Normally you have to take the shroud off from around the steering wheel (the plastic piece(s) around the key cylinder). I'm not familiar with the exact specs of your car, but there should be some screws just below the steering wheel which you take off and the shroud should come off. Once it's off, you will see how the ignition switch can be removed.


----------



## Urn (Dec 12, 2010)

Thanks for the reply! I will try to find out something tonight or tomorrow  It's just that i live in Norway and it's -10 and half a meter snow


----------



## jrotert (Sep 12, 2005)

*Similar broken Switch Problem*

I had similar problem w. 1994 Sentra. Not broken in to, but ignition key would not turn switch on. Had to have it towed to my house.
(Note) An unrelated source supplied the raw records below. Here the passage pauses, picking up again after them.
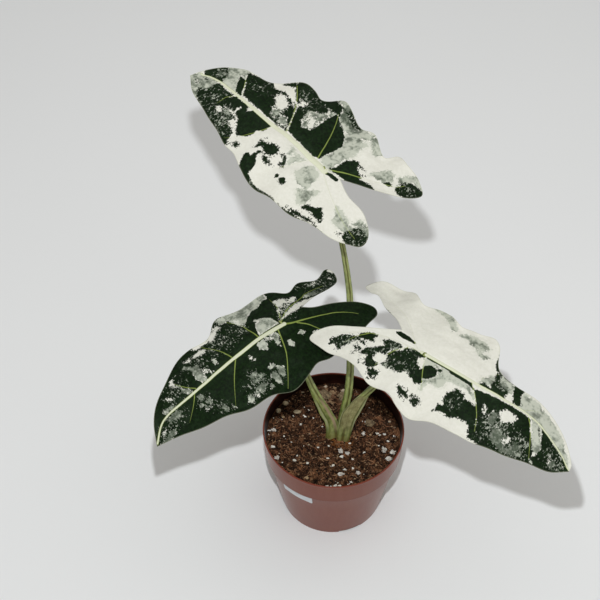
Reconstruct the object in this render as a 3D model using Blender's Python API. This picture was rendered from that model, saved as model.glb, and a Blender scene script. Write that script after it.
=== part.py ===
"""Potted alocasia: three arrow-shaped blades on grooved stems, in a round nursery pot.

Metres, +Z up. The origin is the middle of the pot's underside, and -Y is the front.
"""

import math

import bmesh
import bpy
import numpy as np
from mathutils import Vector
from mathutils.geometry import delaunay_2d_cdt

MM = 0.001

# Clearance between pieces that touch
gap = 0.0003

# Nursery pot
pot_height = 0.0935
rim_radius = 0.060
base_radius = 0.0447
pot_wall = 0.0012
collar_height = 0.0232
collar_draft = 0.0012
collar_step = 0.0020
foot_height = 0.0030
foot_width = 0.0042
floor_thickness = 0.0015
centre_pad_radius = 0.012
drain_hole_radius = 0.0038
drain_hole_circle = 0.029
drain_count = 4
drain_turn = math.radians(23)
notch_width = 0.020
notch_height = 0.0018
notch_turn = math.radians(-70)

# Blank sticker on the tapered wall, just under the collar
label_height = 0.0110
label_drop = 0.0006
label_thickness = 0.0003
label_start = math.radians(-138.5)
label_end = math.radians(-109)

# Potting mix
soil_rings = 11
soil_drop = 0.0185
soil_mound = 0.0015
soil_unevenness = 0.0008
soil_bank = 0.0060
soil_bank_start = 0.018
soil_bank_width = 0.030

# Corm and roots
corm_radius = 0.011
corm_half_height = 0.013
corm_above_soil = 0.0012
corm_centre = (0.0055, 0.0005)
root_radius = 0.0013
root_reach = 0.030
root_count = 5

# Stems: how wide and how deep a stem is at its top, where it carries the blade
stem_top_radius = 0.0019
stem_clearance = 0.0016

# Blades
blade_thickness = 0.0008
fold_rounding = 0.008
ruffle_height = 0.0022
ruffle_pitch = 0.036
ruffle_reach = 0.045
grid_spacing = 0.0095

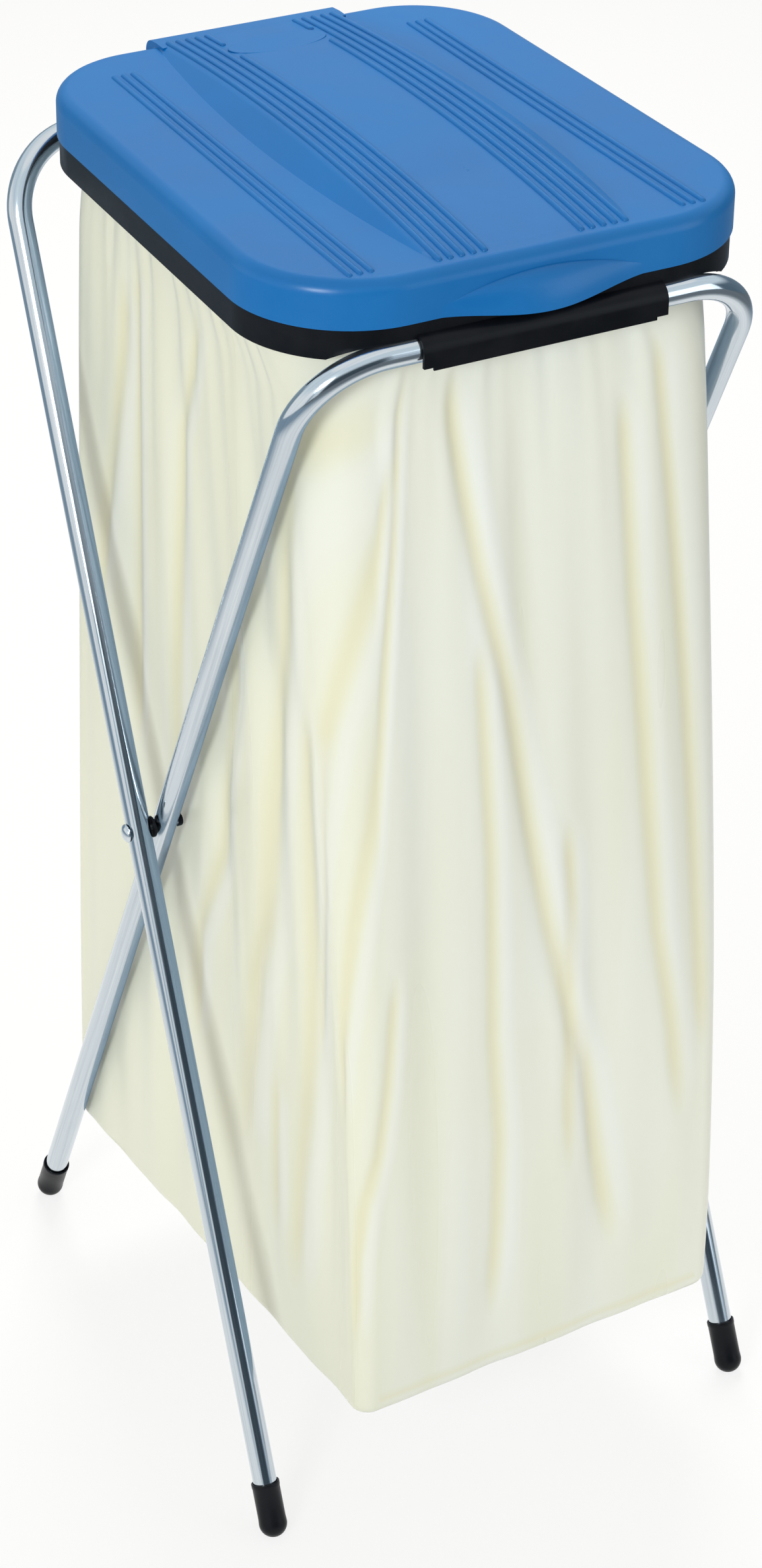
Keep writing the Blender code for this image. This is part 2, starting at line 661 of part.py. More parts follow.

Once in my garage I was able to get it to turn on by liberal application of WD40, inserting key, and tapping end of key with a hammer until it turned. It still would stick on occasion, so I took car to local locksmith. They tried rebuilding original cylinder, but it would still stick occasionally.

On their recommendation, I bought new cylinder from local Nissan dealer (about 150 dollars) and had locksmith install and re-key for 65 dollars.

Works fine now. I prolly could have got by cheaper, but didn't relish the thought of having a separate key for ignition and doors/trunk.


----------